Nietzsche tinha um conceito diferente de loucura, o mesmo afirmava que onde houver loucura haverá também um grão de gênio e de sabedoria. Os loucos conseguem romper um jugo de uma moralidade e instaurar novas leis. Segundo o filósofo é a loucura que abre alas para a nova ideia, que quebra o encanto de um uso e uma superstição de venerados. Os loucos assassinam as leis e conseguem ser superiores a ela. Se não formos superiores as leis morais seremos objetos e marionetes das mesmas, aprisionados em um estado de loucura oculta, sombria, oprimida. Somente a loucura nos liberta e define realmente quem somos. Na visão do filósofo a loucura nos revela quem somos, e o que somos capazes de fazer quando não estamos titulados pelas leis morais que a todo custo nos policia constantemente.

O prazer na crueldade encontra-se presente na sociedade em que vivemos já se tornou um habito natural do homem. Muitos matam, aterrorizam e oprimem os menos favorecidos pela simples satisfação de seu ego. A moral, também nos causa este estágio de dor, por ser algo na qual toda a humanidade se sacrifica para obter algum retorno, como diria Nietzsche, uma espécie de sofrimento voluntário, tornando o martírio deliberado em um sentimento de valor, para cumprir as leis dos costumes, na qual há muito tempo nos tornamos escravos.

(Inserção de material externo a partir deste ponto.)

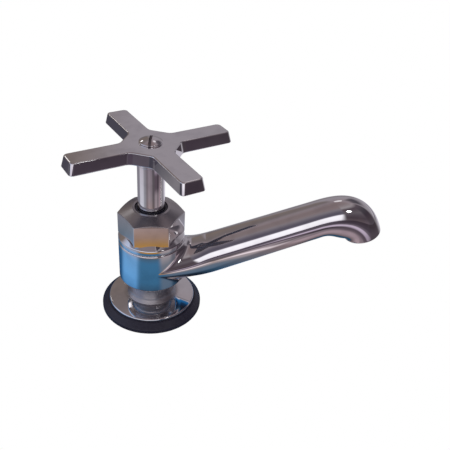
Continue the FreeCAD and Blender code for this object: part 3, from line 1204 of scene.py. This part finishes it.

É de tal modo que o homem moral é definido na sociedade, um homem virtuoso, que se sacrifica com o frequente sofrer, do duro viver, da privação, da cruel mortificação, como meio de disciplina, de autodomínio, cujo anseio oscila em torno de uma felicidade individual. A humanidade encontra-se contaminada com a pura ilusão de que tudo será recompensado, e todo martírio não será em vão. Demorará anos para que a humanidade sofrida e oprimida perceba segundo Nietzsche, que é impossível executar bem o preceito, somos inteiramente fracos e pecaminosos, e no fundo incapazes de exercer a fundo o papel da moralidade, sendo de tal modo já mais poderemos reivindicar felicidade e êxito, os preceitos e promessas morais foram dados para serem melhores do que nós. Neste sentido, a história dos sentimentos morais é muito diferente da história dos conceitos morais.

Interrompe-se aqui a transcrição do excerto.